Now, it could be that instead of empathy and encouragement, this Penina needs recognition and appreciation in addition to really wanting her husband to share with her the wonderful, positive experience she had that day.  That is almost certainly the case.

But, for the moment, let’s assume for argument’s sake that she does not have any particular emotional need right now – not for empathy and encouragement nor for appreciation and sharing – but she still insists on telling it her way!  What then?

This brings us to a facet of feminine communication that is no less important to understand than what we have elucidated thus far.  Rav Eliyahu Goldschmidt explains that whereas men have no problem distinguishing between the logical component of an issue and its emotional component, for women that is not possible.  Men analyze things with an eye on tachlis.  Afterward, they may or may not take the emotional side of the issue into account.  Women, though, do not even see that distinction; at all!  For them there is no differentiating between an issue’s emotional load and its logical/practical ramifications.

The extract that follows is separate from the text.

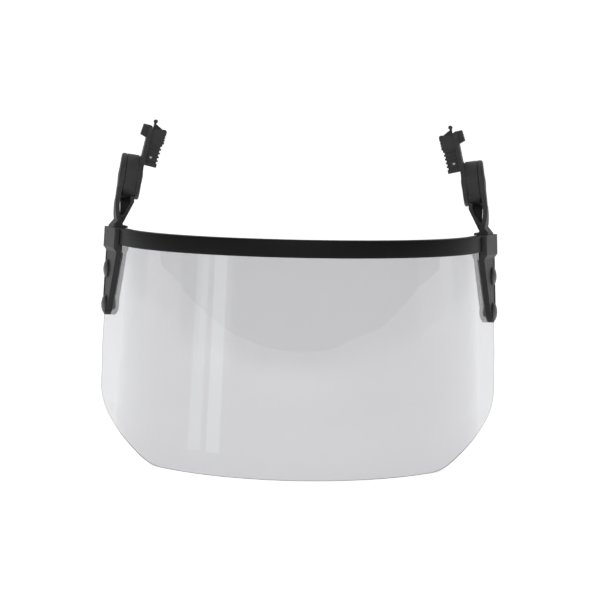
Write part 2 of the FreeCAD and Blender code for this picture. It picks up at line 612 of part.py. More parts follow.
# ---- pivot hardware, in the pivot frame ----
def make_arm_cap():
    """Low crowned cap that closes the nut's seat in the outer face of the arm."""
    ball = (CAP_RADIUS ** 2 + CAP_CROWN ** 2) / (2 * CAP_CROWN)
    crown = Part.makeSphere(ball, V(0, 0, CAP_CROWN - ball))
    crown = crown.common(rod(CAP_RADIUS, 0, CAP_CROWN + 1))
    return crown.fuse(rod(CAP_RADIUS, -CAP_SEAT, 0)).removeSplitter()


def make_pivot_nut():
    low = -CAP_SEAT - NUT_THICKNESS
    return hexagon(NUT_ACROSS_FLATS, low, low + NUT_THICKNESS - SEAT_CLEARANCE).cut(
        rod(SCREW_RADIUS, low - 1, 0))


def make_pivot_washer():
    return rod(WASHER_RADIUS, JOURNAL_END_Z - WASHER_THICKNESS, JOURNAL_END_Z).cut(
        rod(SCREW_RADIUS + SEAT_CLEARANCE, JOURNAL_END_Z - 2, JOURNAL_END_Z + 1))


def make_pivot_screw():
    under_head = JOURNAL_END_Z - WASHER_THICKNESS
    head_end = under_head - SCREW_HEAD_HEIGHT
    head = round_rim(rod(SCREW_HEAD_RADIUS, head_end, under_head), SCREW_HEAD_ROUND, head_end)
    socket = hexagon(SCREW_SOCKET_ACROSS, head_end - 1, head_end + SCREW_SOCKET_DEPTH)
    shank = rod(SCREW_RADIUS, under_head, -CAP_SEAT - SCREW_END_GAP)
    return head.fuse(shank).cut(socket).removeSplitter()


def make_detent_ring():
    """Ring on the arm's disc with a circle of dimples that the ball drops into."""
    low = -DISC_THICKNESS - DETENT_RING_THICKNESS
    ring = rod(DETENT_RADIUS + DETENT_RING_HALF_WIDTH, low, -DISC_THICKNESS).cut(
        rod(DETENT_RADIUS - DETENT_RING_HALF_WIDTH, low - 1, 0))
    dimples = []
    for index in range(DETENT_COUNT):
        angle = 2 * math.pi * index / DETENT_COUNT
        dimples.append(Part.makeSphere(DETENT_DIMPLE_RADIUS, V(
            DETENT_RADIUS * math.sin(angle), DETENT_RADIUS * math.cos(angle),
            low - DETENT_DIMPLE_RADIUS + DETENT_DIMPLE_DEPTH)))
    return ring.cut(dimples)


def ball_centre():
    """Ball in its pocket, straight below the pivot, a gap away from the ring."""
    low = -DISC_THICKNESS - DETENT_RING_THICKNESS
    return V(0, -DETENT_RADIUS, low - BODY_GAP - BALL_RADIUS)


def make_detent_ball():
    return Part.makeSphere(BALL_RADIUS, ball_centre())


def make_detent_spring():
    low = DRUM_INNER_Z + DRUM_FLOOR + DETENT_WIRE
    length = ball_centre().z - BALL_RADIUS - DETENT_WIRE - low
    spring = coil(BALL_RADIUS - 2 * DETENT_WIRE, DETENT_WIRE, DETENT_TURNS, length)
    spring.translate(V(0, -DETENT_RADIUS, low))
    return spring


# ---- slot clip: drum and blade ----
def make_drum():
    drum = round_rim(rod(DISC_RADIUS, DRUM_INNER_Z, DRUM_OUTER_Z), DRUM_ROUND, DRUM_INNER_Z)
    drum = round_rim(drum, DRUM_RIM_ROUND, DRUM_OUTER_Z)
    floor_z = DRUM_INNER_Z + DRUM_FLOOR
    drum = drum.cut(rod(DISC_RADIUS - DRUM_WALL, floor_z, DRUM_OUTER_Z + 1))
    groove_z = DRUM_INNER_Z + DRUM_ROUND + DRUM_GROOVE_OFFSET
    groove = rod(DISC_RADIUS + 1, groove_z, groove_z + DRUM_GROOVE_WIDTH).cut(
        rod(DISC_RADIUS - DRUM_GROOVE, groove_z - 1, groove_z + DRUM_GROOVE_WIDTH + 1))
    hub = rod(HUB_RADIUS, DRUM_INNER_Z + HUB_SETBACK, DRUM_OUTER_Z - DETENT_RING_THICKNESS)
    tube = rod(BALL_RADIUS + POCKET_CLEARANCE + POCKET_WALL, floor_z - HUB_SETBACK,
               ball_centre().z + POCKET_ABOVE_BALL, 0, -DETENT_RADIUS)
    tube = tube.common(rod(DISC_RADIUS - DRUM_WALL / 2, DRUM_INNER_Z, DRUM_OUTER_Z))
    drum = drum.fuse([hub, tube])
    well = rod(BALL_RADIUS + POCKET_CLEARANCE, floor_z, DRUM_OUTER_Z, 0, -DETENT_RADIUS)
    bore = rod(JOURNAL_RADIUS + JOURNAL_FIT, DRUM_INNER_Z - 1, DRUM_OUTER_Z)
    seat = rod(WASHER_RADIUS + BODY_GAP, DRUM_INNER_Z - 1, POCKET_FLOOR_Z)
    return drum.cut([well, bore, seat, groove])


def blade_rise(rise):
    """Height along the blade of a point given by its rise over the pivot centre."""
    return rise - BLADE_BEND_RISE


def make_blade():
    """Blade and catch, in the blade frame, whose z = 0 is the blade's inner face."""
    half = BLADE_WIDTH / 2
    top = blade_rise(BLADE_TOP)
    shoulder = top - BLADE_CORNER
    blade = slab([(-half, 0), (half, 0), (half, shoulder), (half - BLADE_CORNER, top),
                  (BLADE_CORNER - half, top), (-half, shoulder)], 0, BLADE_THICKNESS)
    low, high = blade_rise(CATCH_BOTTOM), blade_rise(CATCH_TOP)
    proud = BLADE_THICKNESS + CATCH_PROUD
    catch = side_slab([(0, low), (BLADE_THICKNESS, low), (proud, low + CATCH_SLOPE),
                       (proud - CATCH_TAPER, high), (BLADE_THICKNESS / 2, high), (0, top)],
                      -CATCH_WIDTH / 2, CATCH_WIDTH / 2)
    return place(blade.fuse(catch), BLADE_FRAME)


def make_slot_clip():
    washer_room = rod(WASHER_RADIUS + BODY_GAP, DRUM_INNER_Z - 1, POCKET_FLOOR_Z)
    blade = make_blade().cut(place(washer_room, PIVOT_FRAME))
    return place(make_drum(), PIVOT_FRAME).fuse(blade)


# ---- grip and release latch, in the blade frame ----
def make_grip_block():
    """Ribbed hollow grip on the inner face of the blade, open towards it and at the top."""
    half = GRIP_WIDTH / 2
    lower_half = half - GRIP_SIDE_STEP
    low, step, high = blade_rise(GRIP_BOTTOM), blade_rise(GRIP_STEP), blade_rise(GRIP_TOP)
    crest = high + GRIP_TOP_RISE
    step_face = GRIP_STEP_DEPTH - GRIP_DEPTH
    lower = side_slab([(0, low), (step_face + GRIP_TAPER, low), (step_face, step), (0, step)],
                      -lower_half, lower_half)
    upper = side_slab([(0, step), (-GRIP_DEPTH, step), (-GRIP_DEPTH, crest - GRIP_CORNER),
                       (GRIP_CORNER - GRIP_DEPTH, crest), (0, high)], -half, half)
    block = lower.fuse(upper).removeSplitter()
    grooves = []
    for index in range(1, int((step - low) / RIB_PITCH)):
        level = step - index * RIB_PITCH
        taper = GRIP_TAPER * (step - level) / (step - low)
        side = lower_half - RIB_DEPTH
        ring = groove_box(level, RIB_PITCH / 4, 2 * GRIP_DEPTH)
        grooves.append(ring.cut(box((-side, side), (low - 1, high),
                                    (taper + step_face + RIB_DEPTH, 0))))
    for index in range(1, int((high - step) / TOP_RIB_PITCH)):
        level = step + index * TOP_RIB_PITCH
        ring = groove_box(level, TOP_RIB_PITCH / 4, 2 * GRIP_DEPTH)
        grooves.append(ring.cut(box((-2 * half, 2 * half), (low, crest),
                                    (TOP_RIB_DEPTH - GRIP_DEPTH, 0))))
    inner_half = lower_half - GRIP_WALL
    hollow = box((-inner_half, inner_half), (low + GRIP_WALL, high - GRIP_WALL),
                 (step_face + GRIP_TAPER + GRIP_WALL, 1))
    mouth_half = LATCH_WIDTH / 2 + MOUTH_CLEARANCE
    mouth = box((-mouth_half, mouth_half), (high - 2 * GRIP_WALL, crest + 1), (-MOUTH_DEPTH, 1))
    return block.cut(grooves + [hollow, mouth, latch_pin_rod(PIN_RADIUS, PIN_HOLE_COVER)])


def groove_box(level, half_height, depth):
    """Cutter for a groove round the grip at one height, which stops short of the blade."""
    return box((-GRIP_WIDTH, GRIP_WIDTH), (level - half_height, level + half_height),
               (-depth, -RIB_COVER))


def latch_pin_rod(radius, inset):
    """Cylinder along the latch's pin line, as long as the grip is wide less an inset."""
    half = GRIP_WIDTH / 2 - inset
    return Part.makeCylinder(radius, 2 * half, V(-half, blade_rise(LATCH_PIVOT_RISE),
                                                 -LATCH_PIVOT_DEPTH), V(1, 0, 0))


def make_latch_pin():
    return latch_pin_rod(PIN_RADIUS, PIN_HOLE_COVER + PIN_END_GAP)


def make_release_latch():
    """Tongue with an eye on the latch pin, a sloping thumb shoulder, and a round knob on a
    neck above the blade's top."""
    face = -LATCH_SETBACK
    back = face - LATCH_THICKNESS
    half = LATCH_WIDTH / 2
    pivot = blade_rise(LATCH_PIVOT_RISE)
    knob = blade_rise(LATCH_TIP) - LATCH_KNOB_RADIUS
    shoulder = blade_rise(LATCH_SHOULDER_RISE)
    root = shoulder + LATCH_THICKNESS
    neck_low = -LATCH_KNOB_DEPTH - LATCH_NECK_THICKNESS / 2
    neck_high = neck_low + LATCH_NECK_THICKNESS
    tongue = side_slab([(face, pivot), (face, root), (neck_high, root), (neck_high, knob),
                        (neck_low, knob), (neck_low, root), (-LATCH_SHOULDER_REACH, shoulder),
                        (-LATCH_SHOULDER_REACH, shoulder - LATCH_SHOULDER_DROP),
                        (back, shoulder - LATCH_SHOULDER_DROP), (back, pivot)], -half, half)
    eye = Part.makeCylinder(LATCH_EYE_RADIUS, LATCH_WIDTH, V(-half, pivot, -LATCH_PIVOT_DEPTH),
                            V(1, 0, 0))
    ball = Part.makeCylinder(LATCH_KNOB_RADIUS, LATCH_WIDTH, V(-half, knob, -LATCH_KNOB_DEPTH),
                             V(1, 0, 0))
    return tongue.fuse([eye, ball]).cut(latch_pin_rod(PIN_RADIUS + PIN_FIT, 0)).removeSplitter()


def make_latch_spring():
    """Torsion spring on the pin beside the latch, with a leg to the grip's wall."""
    start = LATCH_WIDTH / 2 + 2 * TORSION_WIRE + BODY_GAP
    length = 2 * TORSION_WIRE * TORSION_TURNS * TORSION_SPACING
    spring = coil(TORSION_RADIUS, TORSION_WIRE, TORSION_TURNS, length)
    spring.rotate(V(0, 0, 0), V(0, 1, 0), 90)
    spring.translate(V(start, blade_rise(LATCH_PIVOT_RISE), -LATCH_PIVOT_DEPTH))
    return spring


# ---- the whole shield ----
def side_parts():
    """Every piece of the side at +X, in the shield's frame."""
    in_bracket = {"side_bracket": make_side_bracket(), "backing_strip": make_backing_strip(),
                  "upper_rivet": make_rivet(UPPER_RIVET_DROP),
                  "lower_rivet": make_rivet(LOWER_RIVET_DROP), "rivet_caps": make_rivet_caps()}
    in_pivot = {"arm_cap": make_arm_cap(), "pivot_nut": make_pivot_nut(),
                "pivot_washer": make_pivot_washer(), "pivot_screw": make_pivot_screw(),
                "detent_ring": make_detent_ring(), "detent_ball": make_detent_ball(),
                "detent_spring": make_detent_spring()}
    in_blade = {"grip_block": make_grip_block(), "latch_pin": make_latch_pin(),
                "release_latch": make_release_latch(), "latch_spring": make_latch_spring()}
    parts = {"pivot_arm": make_pivot_arm(), "slot_clip": make_slot_clip()}
    for group, placement in ((in_bracket, BRACKET_FRAME), (in_pivot, PIVOT_FRAME),
                             (in_blade, BLADE_FRAME)):
        for name, shape in group.items():
            parts[name] = place(shape, placement)
    return parts


os.makedirs("parts", exist_ok=True)
nodes = {"lens": make_lens(), "brow_bar": make_brow_bar()}
for name, shape in side_parts().items():
    nodes["left_" + name] = shape
    nodes["right_" + name] = shape.mirror(V(0, 0, 0), V(1, 0, 0))
extents = [shape.optimalBoundingBox(False, False) for shape in nodes.values()]
SHIFT = V(0, -(min(e.YMin for e in extents) + max(e.YMax for e in extents)) / 2, 0)
for name, shape in nodes.items():
    shape.translate(SHIFT)
    shape.exportStep("parts/" + name + ".step")
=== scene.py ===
from math import radians

import bmesh
import bpy
import numpy as np
from mathutils import Matrix, Vector


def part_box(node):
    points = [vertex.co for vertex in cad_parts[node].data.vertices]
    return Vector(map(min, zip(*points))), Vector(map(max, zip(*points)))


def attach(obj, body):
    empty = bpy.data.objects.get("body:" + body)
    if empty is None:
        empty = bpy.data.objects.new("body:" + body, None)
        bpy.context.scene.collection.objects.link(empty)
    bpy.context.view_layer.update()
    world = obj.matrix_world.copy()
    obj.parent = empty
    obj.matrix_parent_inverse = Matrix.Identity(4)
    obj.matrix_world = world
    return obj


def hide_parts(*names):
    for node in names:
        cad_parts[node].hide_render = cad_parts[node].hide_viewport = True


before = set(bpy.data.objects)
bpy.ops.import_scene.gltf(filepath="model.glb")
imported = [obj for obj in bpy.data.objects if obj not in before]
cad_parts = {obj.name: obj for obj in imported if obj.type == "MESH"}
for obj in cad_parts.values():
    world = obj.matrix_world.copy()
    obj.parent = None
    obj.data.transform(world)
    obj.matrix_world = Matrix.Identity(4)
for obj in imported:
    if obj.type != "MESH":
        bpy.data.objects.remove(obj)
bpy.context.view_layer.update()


# ---- lens ----
# The visor is one sheet of clear polycarbonate, 1.5 mm thick, cut to its outline, bent round
# a drum over the face and left flat along the temples. Its edges are routed and broken.
MM = 0.001
LENS_RADIUS = 138 * MM           # outer face of the round front at the height of the brow bar
LENS_THICKNESS = 1.5 * MM
LENS_ARC_HALF_ANGLE = radians(70)
LENS_SIDE_RUN = 59.5 * MM
LENS_FLARE = radians(3)
CORNER_TOP = 43 * MM
CORNER_SLOPE = radians(31)
CORNER_FOOT = 96.8 * MM
CORNER_FOOT_RADIUS = 32 * MM
LENS_EDGE_ROUND = 0.5 * MM       # edges are broken after routing
LENS_FINE_EDGE = 14 * MM         # width of the closer columns beside each side edge
LENS_COLUMNS = (33, 73, 41)      # columns over the foot, the corner and the side edge
LENS_ROWS = 61
HALVINGS = 30
TINY = 0.001 * MM                # a column that starts lower than this starts at the foot
CUT_EDGE = 1                     # place of the cut edge's material among the sheet's two

lens_low, lens_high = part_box("lens")
bar_low, bar_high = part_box("brow_bar")
bar_middle = (bar_low.z + bar_high.z) / 2
lens_foot_radius = LENS_RADIUS + (bar_middle - lens_low.z) * np.tan(LENS_FLARE)
lens_axis_y = lens_low.y + lens_foot_radius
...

Therefore, Penina cannot just isolate the point of whether or not they got the discount from the rest of the day’s experience.  In her mind it literally makes no sense to do so!  It is all one thing.  A distinction that to us men is simple, basic, and straightforward is completely and utterly counterintuitive to women!

If you insist on your way being right, you are going to upset and insult her because you are belittling the mode of communication that is so much an essential part of who she is.  For men, their mode of communication is not something that they associate with how they feel about themselves; it is just pragmatically the most efficient, sensible way of going about things.  If someone were to insist on a different mode of communication, a man does not get hurt and upset, he just gets frustrated by the lack of sensibility and efficiency.  So, since for her it is a matter of self-definition, whereas for you it is just a matter of pragmatic efficiency and logic, you are the one who must give in and be mevater.  This would be the case even if you were not enjoined to be honoring her more than yourself.  All the more so that you are obligated to honor her so.  Therefore, it is you who must learn her language and form of communication, and not the other way around.